DOVER – Delaware’s unemployment rate remained flat in November, but the state’s number of jobseekers continues to push record highs, according to state officials.

November saw a gain of 200 jobs and the addition of 900 jobseekers in the labor force, according to the monthly report released Friday morning. The 510,200 continues to push a new record for the state’s labor force, including workers and jobseekers, eclipsing the half million mark for the sixth consecutive month.

The labor force captures not only workers and those receiving unemployment benefits, but also those in search of work who aren’t receiving assistance. As workers stop seeking work, for a variety of reasons ranging from retirement to child care needs, they are no longer counted as being unemployed in the state.

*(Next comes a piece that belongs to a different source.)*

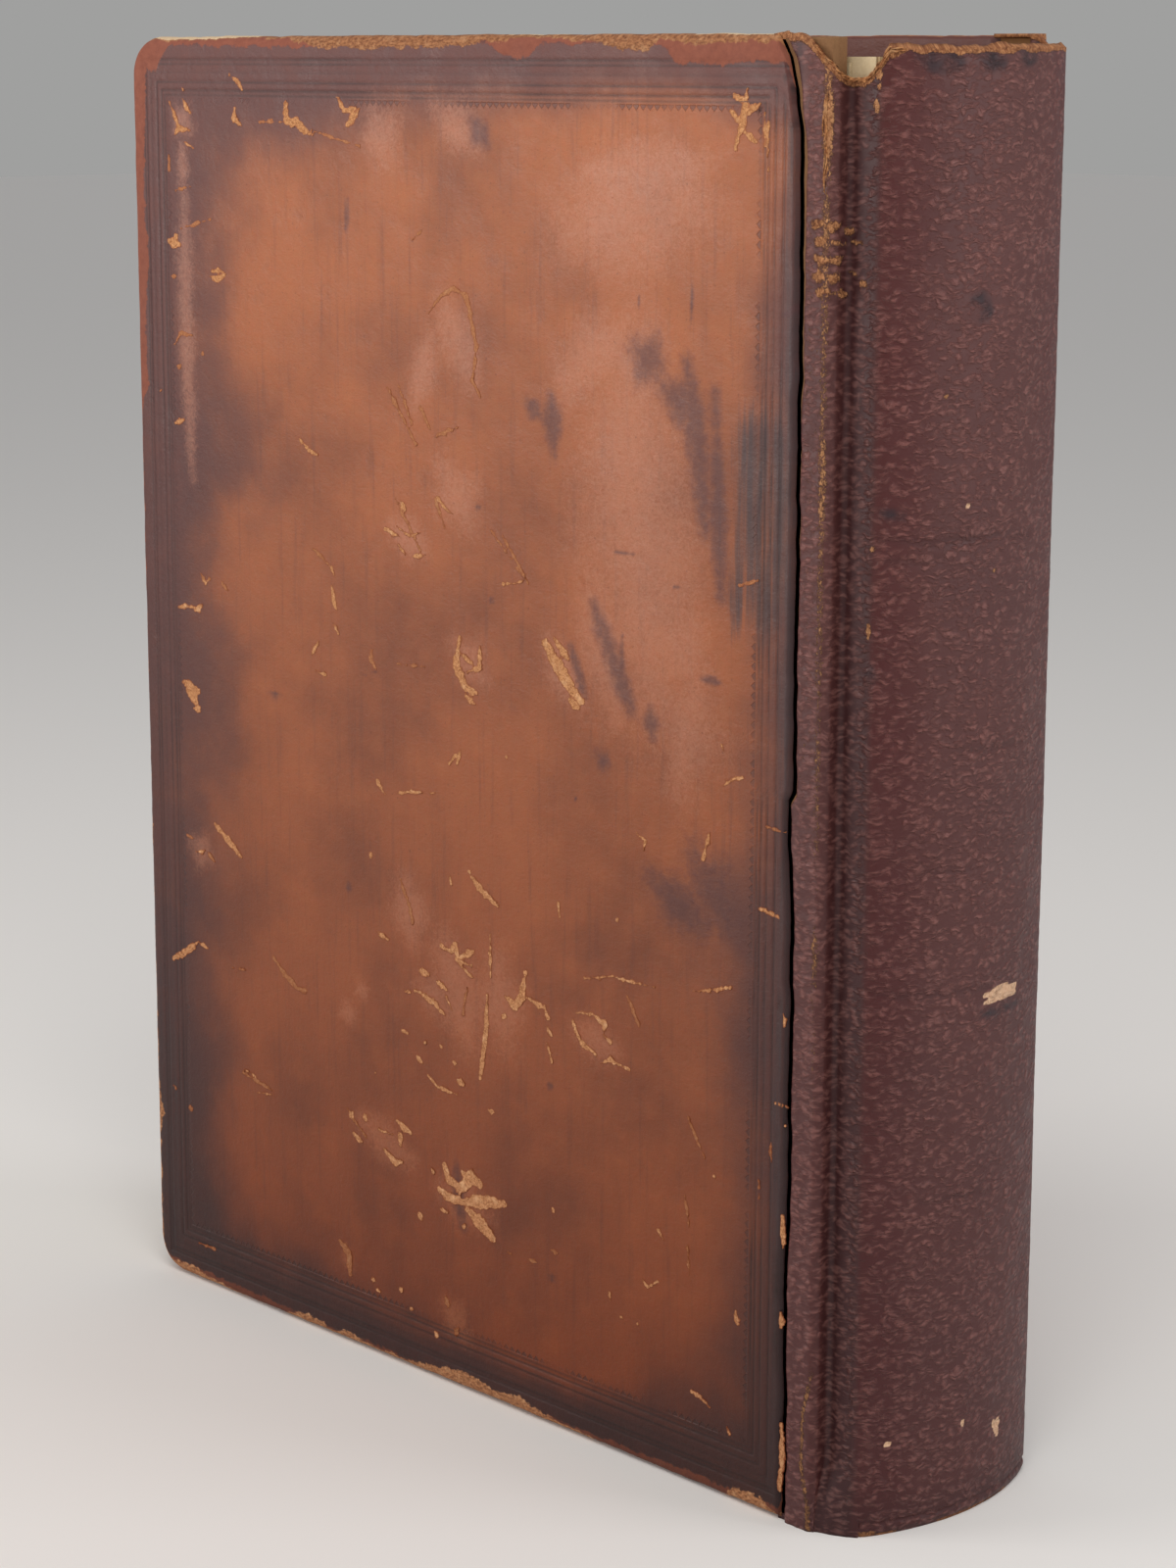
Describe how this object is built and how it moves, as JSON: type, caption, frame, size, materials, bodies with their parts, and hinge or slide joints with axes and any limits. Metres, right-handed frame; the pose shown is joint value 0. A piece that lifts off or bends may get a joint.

Delaware’s November unemployment rate of 4.2% was the same as October, but the gap between the national average, which fell 20 basis points to 3.7% last month, grew for the first time since this past summer.

Delaware’s ranking among states has improved significantly in recent months – it was tied for 41st overall in November, according to U.S. Bureau of Labor Statistics data – but still trails some neighboring states, especially Maryland, which now has the lowest unemployment in the country at 1.8%.

The First State has also fallen behind Pennsylvania, which ranked tied for 29th at 3.4%, but is now ahead of New Jersey, which ranked tied for 48th at 4.7%.

Nevada continues to have the highest unemployment rate at 5.4%. In total, 37 states either matched the national average or had lower unemployment rates in November.

The Delaware Department of Labor’s report is taken monthly during the calendar week that contains the 12th day. The state ­recorded 21,600 unemployed people last month, an increase of 200 people over September.

The official monthly unemployment figure is created by looking at continuous unemployment insurance claims as well as a U.S. Bureau of Labor Statistics survey of residents on their employment status. It tracks not only those receiving benefits, but also those who are ineligible, such as terminated employees, those who have resigned and the self-employed.

The state’s three counties saw differing rates of unemployment in November, with New Castle, Kent and Sussex counties reporting rates of 3.6%, 4.2% and 3.8%, respectively – although those statistics aren’t seasonally adjusted. Wilmington and Dover, the state’s two most populous cities, have seen an even greater impact in job losses, where 5.5% and 5.3% of workers were unemployed, respectively.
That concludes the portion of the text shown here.